Looking at the chart above, we see that as of 9:02 AM ET:
* Mortgage-backed securities are improved by 28 basis points
* 10-year U.S. treasury notes are off by 106 basis points
This tells us that mortgage markets and treasury markets are moving in opposite directions. It also tell us that mortgage rates are improved today.
The chart counters the popular notion falsehood that 10-year treasuries are a good proxy for the mortgage market. They're not. Long-term, maybe. But on a day-to-day basis -- no way. This is because investors continue to treat the debt types differently even though the government nationalized the mortgage market six weeks ago.
That's kind of a big deal because, in theory, U.S. treasuries notes and mortgage-backed securities should behave the same. In practice, however, they don't.
Investors still place risk premiums on mortgage-backed money and that prevents treasuries yields and mortgage rates from moving in lockstep. The risk premium prevents the theory that 10-year treasuries can be used to predict mortgage rates from ever being true.

Last week offered a terrific, in-the-wild example.
For the first few days of the week, as stock market money headed for the exits, it flowed equally to treasury and mortgage-backed markets. Rates on both types of debt improved.

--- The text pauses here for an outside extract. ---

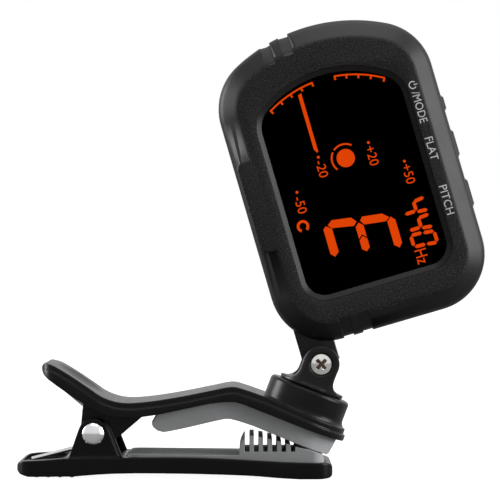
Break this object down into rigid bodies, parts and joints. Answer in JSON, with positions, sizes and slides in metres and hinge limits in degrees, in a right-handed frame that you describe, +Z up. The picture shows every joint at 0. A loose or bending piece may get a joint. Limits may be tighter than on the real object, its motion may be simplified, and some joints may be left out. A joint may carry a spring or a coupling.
{
  "type": "clip on tuner",
  "caption": "Sprung clip with rubber-padded jaws that carries an arched display head on a swivel and a tilt joint, with side buttons and a coin cell inside.",
  "frame": {"origin": "floor point under the middle of the part's box; the clip's lowest edges lie on z = 0", "axes": "+X towards the jaw tips, +Y away from the display's face, +Z up; the display faces -Y"},
  "size_m": [0.088, 0.0194, 0.0862],
  "materials": {
    "clip_plastic": "gloss black moulding",
    "fork_plastic": "satin black moulding",
    "pad_rubber": "matte grey rubber",
    "rivet_chrome": "polished",
    "spring_steel": "drawn wire",
    "screw_nickel": "nickel plated",
    "shell_plastic": "fine spark texture",
    "lens_plastic": "polished smoked acrylic",
    "panel_glass": "display glass",
    "guide_plastic": "white light guide",
    "strip_rubber": "layered conductive rubber",
    "board_laminate": "green solder mask",
    "chip_resin": "moulded epoxy",
    "can_steel": "plated can",
    "piezo_brass": "brass disc",
    "contact_metal": "plated spring strip",
    "button_plastic": "satin black",
    "screw_black": "black oxide"
  },
  "bodies": {
    "clip_base": {"lower_jaw": "clip_plastic", "lower_pad": "pad_rubber", "pivot_pin": "rivet_chrome", "torsion_spring": "spring_steel"},
    "upper_clip": {"upper_jaw": "clip_plastic", "upper_pad": "pad_rubber"},
    "fork": {"swivel_fork": "fork_plastic", "swivel_washer": "screw_nickel", "swivel_screw": "screw_nickel", "tilt_screw": "screw_nickel", "tilt_nut": "screw_nickel"},
    "head": {"neck": "fork_plastic", "front_bezel": "shell_plastic", "rear_housing": "shell_plastic", "display_lens": "lens_plastic", "lcd_panel": "panel_glass", "backlight": "guide_plastic", "zebra_strip": "strip_rubber", "circuit_board": "board_laminate", "tuner_chip": "chip_resin", "amplifier_chip": "chip_resin", "crystal": "can_steel", "tact_switches": "can_steel", "piezo_disc": "piezo_brass", "battery": "can_steel", "battery_contact_positive": "contact_metal", "battery_contact_negative": "contact_metal", "housing_screws": "screw_black"},
    "battery_cover": {"battery_cover": "shell_plastic"},
    "mode_button": {"mode_button": "button_plastic"},
    "flat_button": {"flat_button": "button_plastic"},
    "pitch_button": {"pitch_button": "button_plastic"}
  },
  "joints": [
    {"name": "jaw_hinge", "type": "hinge", "parent": "clip_base", "child": "upper_clip", "pos_m": [-0.0292, 0, 0.0084], "axis": [0, -1, 0], "range_deg": [0, 28], "stiffness_Nm_per_rad": 0.15, "springref_deg": -60.16, "deforming": ["torsion_spring"]},
    {"name": "swivel", "type": "hinge", "parent": "upper_clip", "child": "fork", "pos_m": [0.01155, 0, 0.01643], "axis": [0.3584, 0, 0.9336], "continuous": true},
    {"name": "tilt", "type": "hinge", "parent": "fork", "child": "head", "pos_m": [0.01338, 0, 0.02119], "axis": [0, 1, 0], "range_deg": [-40, 70]},
    {"name": "battery_cover_turn", "type": "hinge", "parent": "head", "child": "battery_cover", "pos_m": [0.01924, 0, 0.05547], "axis": [0, 1, 0], "range_deg": [0, 45]},
    {"name": "mode_button_press", "type": "slide", "parent": "head", "child": "mode_button", "axis": [-0.9598, 0, -0.2807], "range_m": [0, 0.0004], "stiffness_N_per_m": 500},
    {"name": "flat_button_press", "type": "slide", "parent": "head", "child": "flat_button", "axis": [-0.9598, 0, -0.2807], "range_m": [0, 0.0004], "stiffness_N_per_m": 500},
    {"name": "pitch_button_press", "type": "slide", "parent": "head", "child": "pitch_button", "axis": [-0.9598, 0, -0.2807], "range_m": [0, 0.0004], "stiffness_N_per_m": 500}
  ]
}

By the end of the week, however, fear had gripped the markets so tightly that money flowed into treasuries almost exclusively. The assumption was that treasuries were a less risky market.
Mortgage rates got hammered as a result.
If the risk in treasuries was truly equivalent to the risk in mortgage-backed markets, this separation would never have occurred.
So, today, what we're seeing is money is un-parking itself from the relative safety of U.S. treasuries, flowing back into stocks and mortgage markets. This is helping to edge rates lower even as U.S. treasury yields rise.